Will interest rates ever rise?

Posted by siteadmin on Thursday 3rd of August 2017.

The deputy governor of the Bank of England has stated that the bank should not be tempted to increase interest rates due to “imponderables” within the UK economy. The comments from Ben Broadbent, an ally of the governor of the Bank of England, Mark Carney, and a member of the Monetary Policy Committee (MPC), were published in an interview in mid-July and have suggested that any chance of borrowing costs rising soon are incredibly slim.

The deputy governor explained that he had kept the overall mood of businesses at the centre of his analysis, and that the MPC had found it incredibly hard to determine whether a significant improvement had been seen. As such, Mr. Broadbent declared that when it came to raising rates, he is “not ready to do it yet”.

His opinion had been eagerly awaited by savers ever since the MPC came close to raising interest rates in June, which would have marked the first increase for ten years had it happened. Mr. Broadbent had not made a public comment since then, and his views have been considered by a number of financial analysts to be essential in determining how likely it is we’ll see a rate hike in the near future.

Whilst Mr. Broadbent described economic growth over the last year as adequate, he explained that “the imponderables” included still being between one and two years away from knowing what Brexit will mean for companies. This follows his assertion during a speech earlier in July that reduced trade between Britain and the EU would create price rises and cause harm to both economies.

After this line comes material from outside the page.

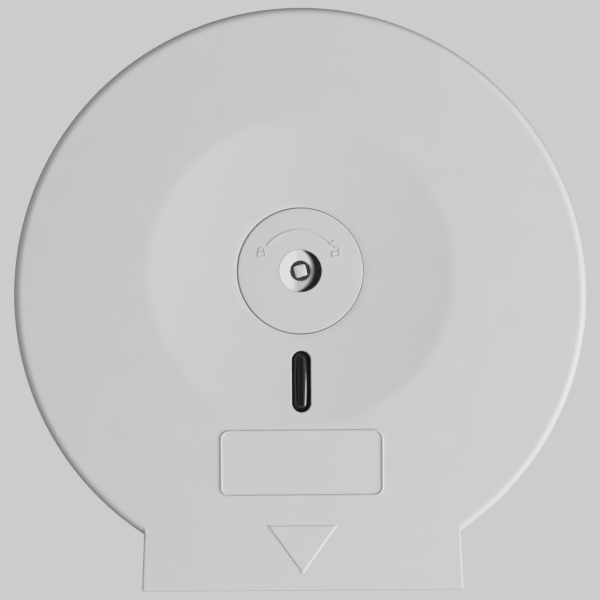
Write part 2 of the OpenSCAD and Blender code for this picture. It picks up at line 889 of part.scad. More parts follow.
back_plate();
spindle_post();
spindle_screws();
hub_washer();
striker_cap();
striker_screws();
hinge_pin(-1);  // hinge_pin_left
hinge_pin(1);  // hinge_pin_right
roll_hub();
front_cover();
window_lens();
window_clips();
lock_bezel();
key_cup();
lock_housing();
housing_screws();
wave_washer();
tear_strip(-1);  // tear_strip_left
tear_strip(1);  // tear_strip_right
strip_rivets(-1);  // strip_rivets_left
strip_rivets(1);  // strip_rivets_right
lock_core();
lock_cam();
cam_washer();
cam_screw();
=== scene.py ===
"""Looks of the jumbo toilet roll dispenser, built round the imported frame.

New pieces are drawn in wall axes, in millimetres: x to the right, y up, z out from the wall.
hang() turns them into the frame's metres: +X right, +Y into the wall, +Z up.
"""
import json
import math

import bmesh
import bpy
from mathutils import Matrix, Vector


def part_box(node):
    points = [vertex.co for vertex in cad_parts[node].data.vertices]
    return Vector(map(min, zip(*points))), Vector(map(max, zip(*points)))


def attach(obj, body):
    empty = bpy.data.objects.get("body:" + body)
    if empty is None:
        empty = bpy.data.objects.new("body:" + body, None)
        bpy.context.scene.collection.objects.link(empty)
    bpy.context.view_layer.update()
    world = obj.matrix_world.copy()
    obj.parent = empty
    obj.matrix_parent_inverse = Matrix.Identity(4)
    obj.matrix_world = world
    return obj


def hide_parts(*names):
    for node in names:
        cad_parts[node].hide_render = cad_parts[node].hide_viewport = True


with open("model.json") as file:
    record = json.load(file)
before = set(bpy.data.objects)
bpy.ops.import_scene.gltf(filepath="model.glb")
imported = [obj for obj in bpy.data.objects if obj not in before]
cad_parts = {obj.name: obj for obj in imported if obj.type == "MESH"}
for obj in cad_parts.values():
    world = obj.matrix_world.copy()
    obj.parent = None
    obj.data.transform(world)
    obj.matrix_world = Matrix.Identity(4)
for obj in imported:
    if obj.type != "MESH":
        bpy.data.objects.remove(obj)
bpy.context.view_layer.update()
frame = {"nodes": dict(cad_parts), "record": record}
bpy.ops.object.select_all(action="DESELECT")

MM = 0.001
TURN = 2 * math.pi
QUARTER = TURN / 4
HANG = Matrix.Rotation(QUARTER, 4, "X") @ Matrix.Scale(MM, 4)


def node_box(node):
    """Lowest and highest corner of a CAD node in wall axes, in millimetres."""
    low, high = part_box(node)
    return (Vector((low.x, low.z, -high.y)) / MM, Vector((high.x, high.z, -low.y)) / MM)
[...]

The deputy governor’s comments come only a short time after the Bank of England expressed concern over the increase in borrowing through credit cards and personal loans by families in Britain. Low interest rates may have contributed to this, as these, along with cheap money, are likely to have encouraged people to take on more debt which may end up causing them greater problems in the future. It would be prudent to reduce any debts now where possible, even if there is no pressure to do so.